Vale suspended two potash projects in Argentina and Canada worth $8.9 billion in the past year as cost increases made the ventures unfeasible. Fertilizer producer shares have slumped 14 percent on average since July 30 when OAO Uralkali ended output restrictions through a venture with Belaruskali, triggering speculation prices would tumble. Their average price-to-book ratio fell to 1.69 yesterday from 2.55 at the end of last year.

“It’s tough to justify the economics of a new project at today’s pricing,” Stifel Nicolaus analyst Paul Massoud said by telephone from Washington. “Looking at more established producers, if they can get the balance sheet to work, is the right way to go.”

Fertilizer Losses

Vale isn’t changing its strategy of seeking low-cost potash projects and maintains the business among its five main areas of focus, Chief Executive Officer Murilo Ferreira said during a conference call Aug. 8. While taking a cautious approach, the company is actively looking at potash growth options, head of fertilizers and coal Roger Downey said on the same call. Roberto Moretzsohn, commercial director for fertilizers, echoed those comments in Sao Paulo yesterday.

Fertilizers generated a net loss for the Rio de Janeiro-based company in the three quarters through June 30, according to data compiled by Bloomberg. Vale produced 233,000 metric tons of potash from its Taquari-Vassouras mine in northeastern Brazil in the first half of the year, 5.3 percent less than the previous year.
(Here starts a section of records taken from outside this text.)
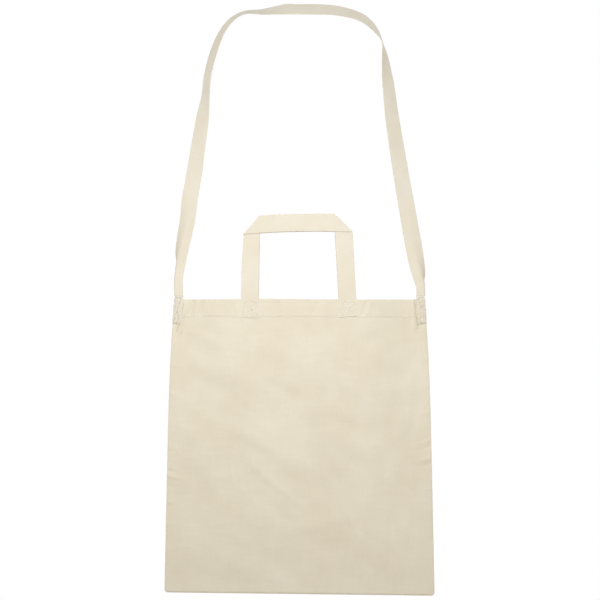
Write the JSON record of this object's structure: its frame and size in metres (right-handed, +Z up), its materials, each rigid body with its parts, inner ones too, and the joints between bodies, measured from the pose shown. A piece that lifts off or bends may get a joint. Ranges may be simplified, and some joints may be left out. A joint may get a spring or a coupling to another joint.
{
  "type": "fruit picking bag",
  "caption": "Plain cotton picking bag with an open mouth, short grab handles and one long shoulder strap sewn over the side seams.",
  "frame": {"origin": "underside of the shoulder strap at the top of its loop, where the bag hangs", "axes": "+Z up along the hanging bag, +X to the right seen from the front, the front panel faces -Y"},
  "size_m": [0.3854, 0.0592, 0.8422],
  "materials": {
    "calico": "plain woven unbleached cotton, matt",
    "strap_cloth": "folded and sewn cotton strap, matt",
    "cotton_thread": "spun cotton sewing thread"
  },
  "bodies": {
    "shoulder_strap": {"shoulder_strap": "strap_cloth"},
    "bag": {"bottom_seam": "calico", "left_side_seam": "calico", "left_strap_end": "strap_cloth", "left_strap_front_stitching": "cotton_thread", "left_strap_back_stitching": "cotton_thread", "right_side_seam": "calico", "right_strap_end": "strap_cloth", "right_strap_front_stitching": "cotton_thread", "right_strap_back_stitching": "cotton_thread"},
    "front": {"front_panel": "calico", "front_hem": "calico", "front_hem_stitching": "cotton_thread", "front_handle_left_end": "strap_cloth", "front_handle_left_stitching": "cotton_thread", "front_handle_right_end": "strap_cloth", "front_handle_right_stitching": "cotton_thread"},
    "back": {"back_panel": "calico", "back_hem": "calico", "back_hem_stitching": "cotton_thread", "back_handle_left_end": "strap_cloth", "back_handle_left_stitching": "cotton_thread", "back_handle_right_end": "strap_cloth", "back_handle_right_stitching": "cotton_thread"},
    "front_handle": {"front_handle": "strap_cloth"},
    "back_handle": {"back_handle": "strap_cloth"}
  },
  "joints": [
    {"name": "bag_swing", "type": "hinge", "parent": "shoulder_strap", "child": "bag", "pos_m": [0, 0, -0.4083], "axis": [1, 0, 0], "range_deg": [-90, 90]},
    {"name": "front_open", "type": "hinge", "parent": "bag", "child": "front", "pos_m": [0, -0.0006, -0.8205], "axis": [1, 0, 0], "range_deg": [0, 6]},
    {"name": "back_open", "type": "hinge", "parent": "bag", "child": "back", "pos_m": [0, 0.0006, -0.8205], "axis": [-1, 0, 0], "range_deg": [0, 6]},
    {"name": "front_handle_fold", "type": "hinge", "parent": "front", "child": "front_handle", "pos_m": [0, -0.02307, -0.41144], "axis": [1, 0, 0], "range_deg": [-12, 170]},
    {"name": "back_handle_fold", "type": "hinge", "parent": "back", "child": "back_handle", "pos_m": [0, 0.02307, -0.41144], "axis": [-1, 0, 0], "range_deg": [-12, 170]}
  ],
  "couplings": [
    {"joint": "back_open", "follows": "front_open", "ratio": 1}
  ]
}
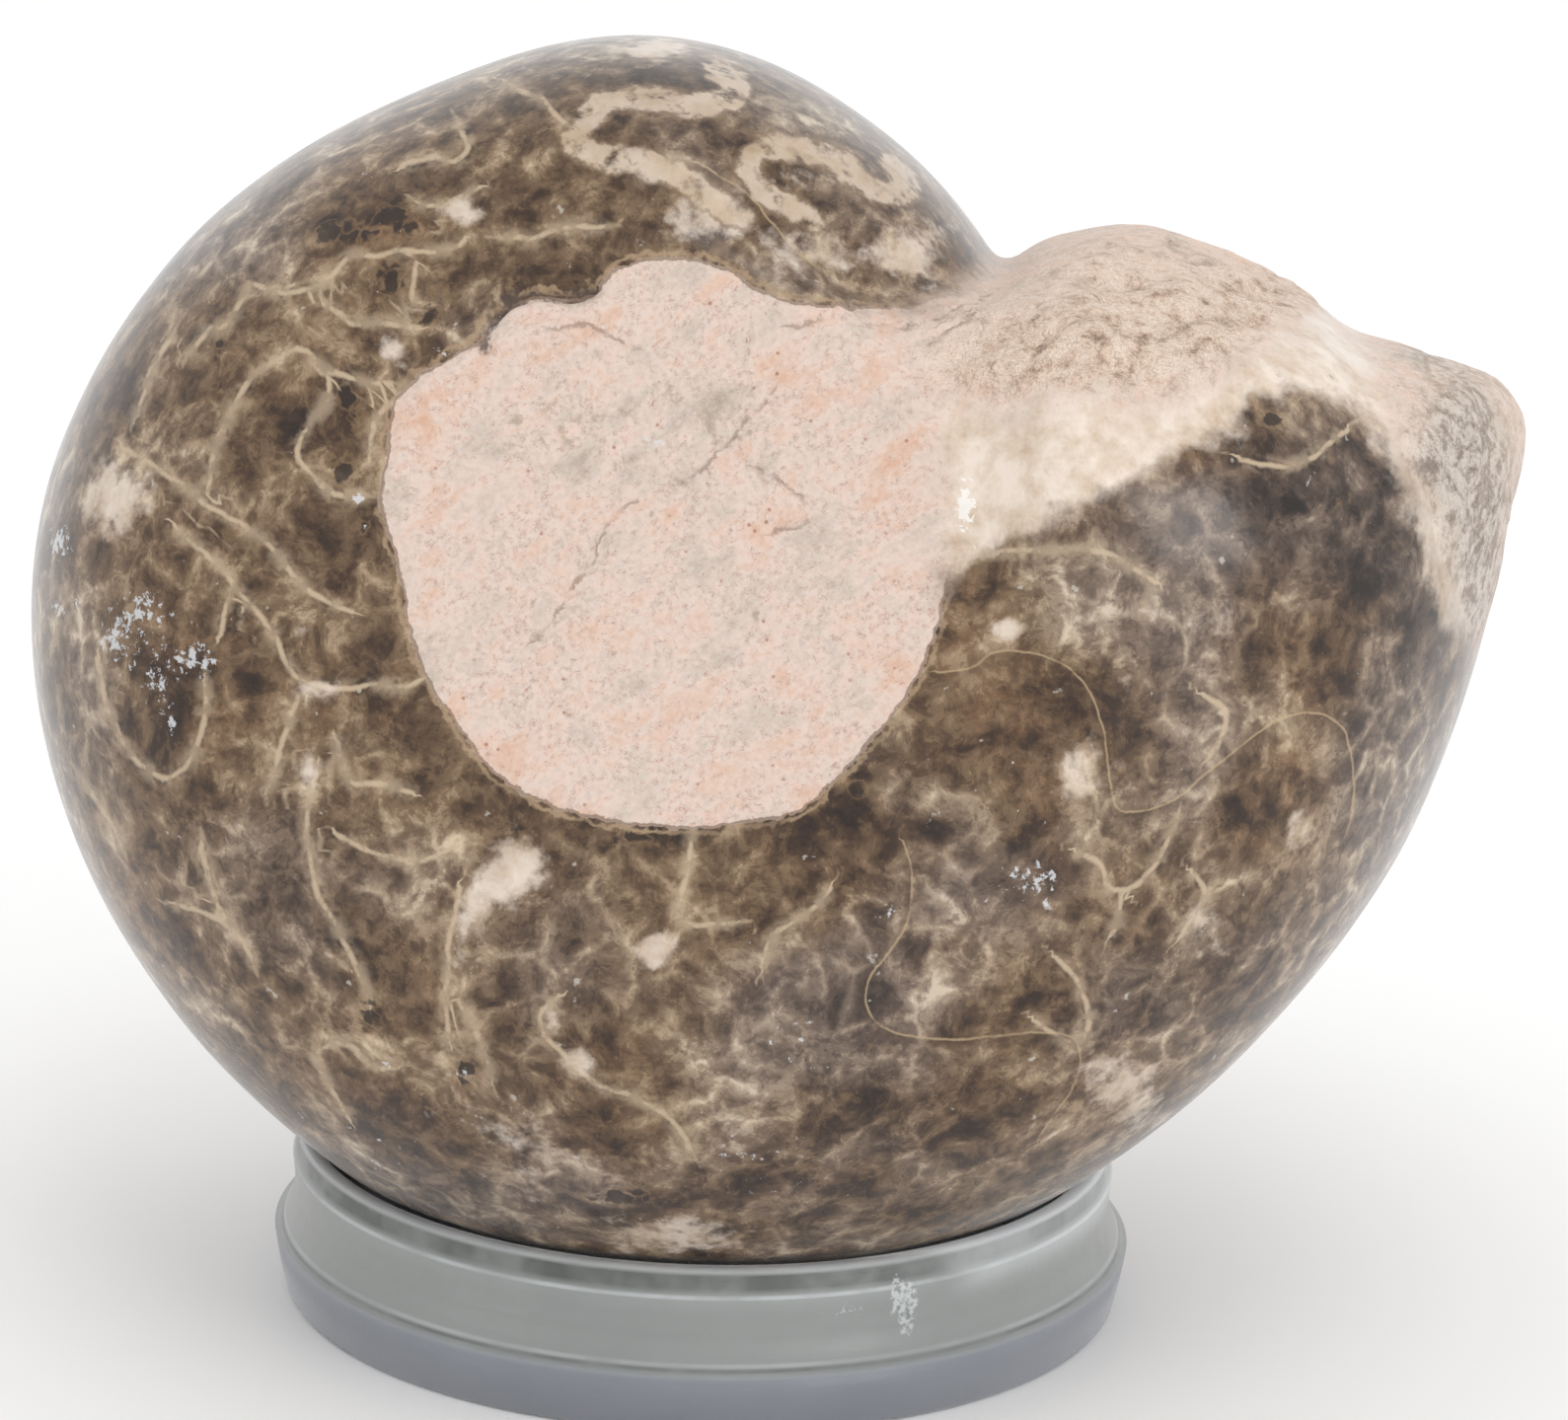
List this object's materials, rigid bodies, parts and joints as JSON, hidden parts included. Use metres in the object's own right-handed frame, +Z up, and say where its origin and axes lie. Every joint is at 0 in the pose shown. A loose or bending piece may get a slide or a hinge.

It’s targeting 550,000 tons this year, similar to last year and 23 percent below a 2009 record.

Shares of Vale dropped 21 percent this year, underperforming rivals BHP Billiton Ltd. (BHP), the world’s biggest miner, Rio Tinto Group and Anglo American Plc. (AAL) An even steeper slide by potash producers makes an acquisition a more attractive option than spending years on new projects, TSO’s Ortslan said.